Write out the full listing again, exactly as it stands.

[SUPPLIED MATERIAL]:
^^^^^^^^
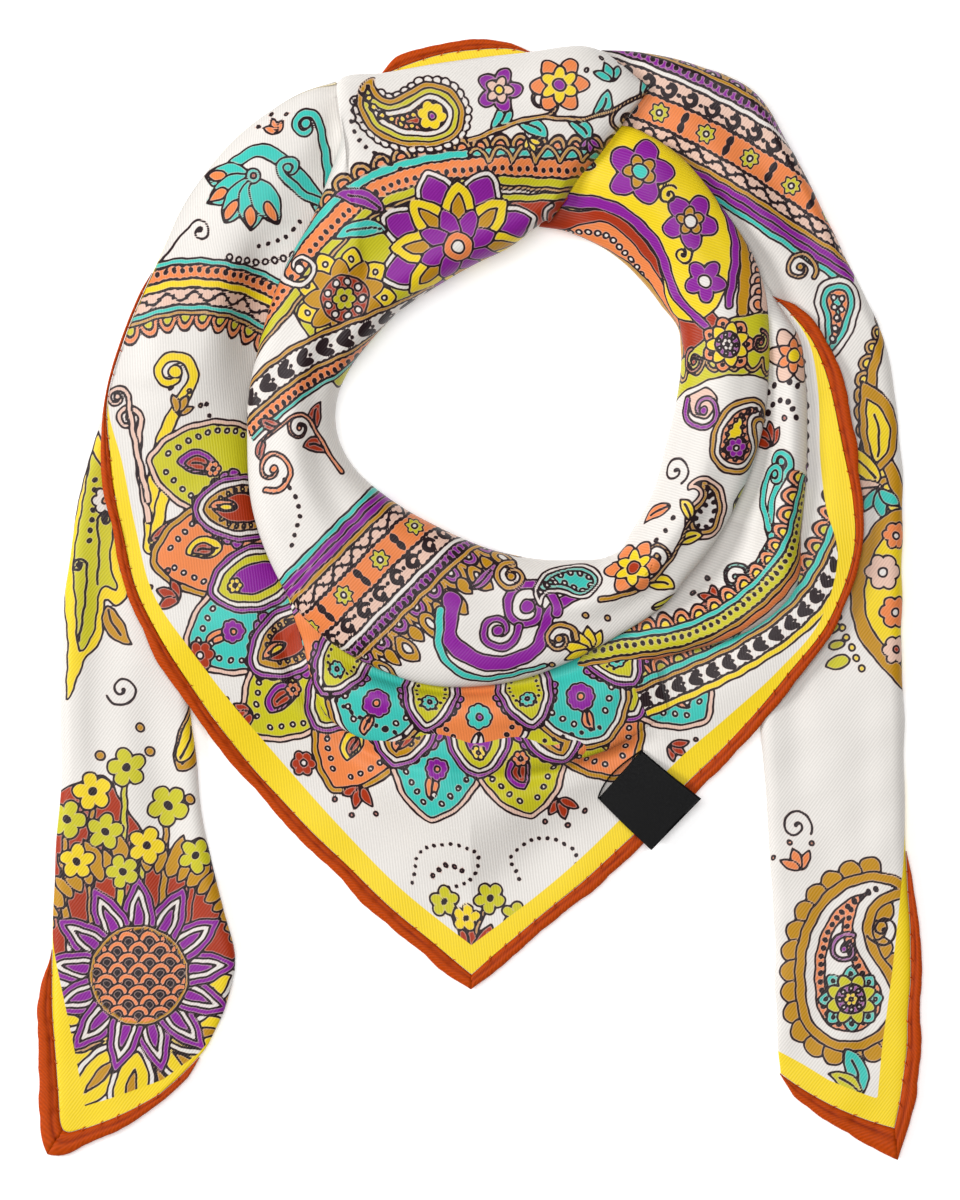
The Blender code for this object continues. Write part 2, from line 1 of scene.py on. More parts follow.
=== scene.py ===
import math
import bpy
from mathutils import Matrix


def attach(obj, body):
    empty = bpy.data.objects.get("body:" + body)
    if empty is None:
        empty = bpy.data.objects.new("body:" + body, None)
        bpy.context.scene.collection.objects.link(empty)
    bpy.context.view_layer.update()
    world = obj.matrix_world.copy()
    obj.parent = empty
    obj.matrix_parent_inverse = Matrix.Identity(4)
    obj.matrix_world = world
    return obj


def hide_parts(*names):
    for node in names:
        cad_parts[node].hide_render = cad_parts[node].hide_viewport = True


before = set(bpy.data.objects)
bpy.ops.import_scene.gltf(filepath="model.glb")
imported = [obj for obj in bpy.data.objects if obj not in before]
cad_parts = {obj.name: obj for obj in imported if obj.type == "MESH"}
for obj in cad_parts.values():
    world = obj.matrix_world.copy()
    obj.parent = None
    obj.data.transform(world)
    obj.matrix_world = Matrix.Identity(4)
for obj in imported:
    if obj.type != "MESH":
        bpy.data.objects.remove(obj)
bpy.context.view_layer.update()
^^^^^^^^
[THE COMPLETED TASK]:
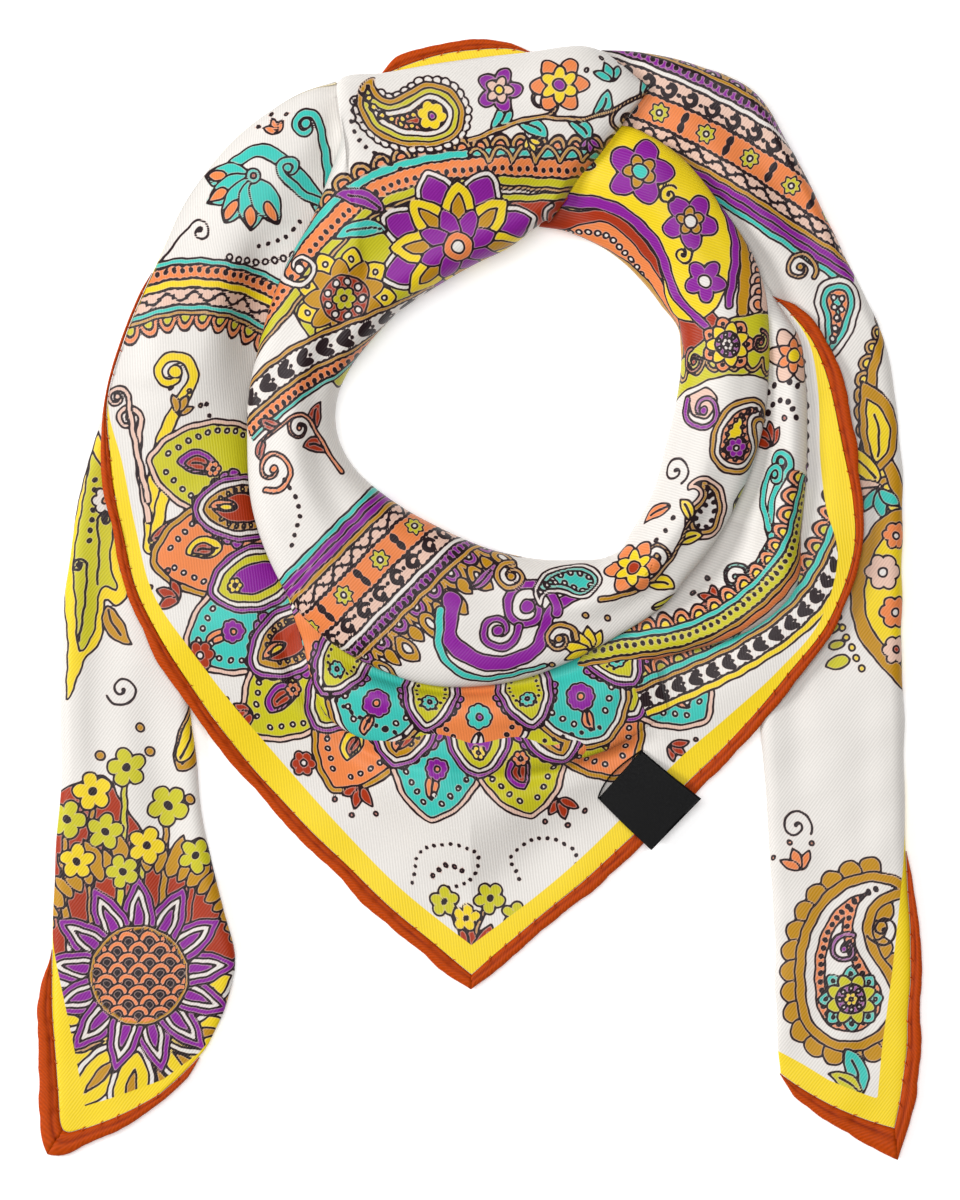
The Blender code for this object continues. Write part 2, from line 1 of scene.py on. More parts follow.
=== scene.py ===
import math
import bpy
from mathutils import Matrix


def attach(obj, body):
    empty = bpy.data.objects.get("body:" + body)
    if empty is None:
        empty = bpy.data.objects.new("body:" + body, None)
        bpy.context.scene.collection.objects.link(empty)
    bpy.context.view_layer.update()
    world = obj.matrix_world.copy()
    obj.parent = empty
    obj.matrix_parent_inverse = Matrix.Identity(4)
    obj.matrix_world = world
    return obj


def hide_parts(*names):
    for node in names:
        cad_parts[node].hide_render = cad_parts[node].hide_viewport = True


before = set(bpy.data.objects)
bpy.ops.import_scene.gltf(filepath="model.glb")
imported = [obj for obj in bpy.data.objects if obj not in before]
cad_parts = {obj.name: obj for obj in imported if obj.type == "MESH"}
for obj in cad_parts.values():
    world = obj.matrix_world.copy()
    obj.parent = None
    obj.data.transform(world)
    obj.matrix_world = Matrix.Identity(4)
for obj in imported:
    if obj.type != "MESH":
        bpy.data.objects.remove(obj)
bpy.context.view_layer.update()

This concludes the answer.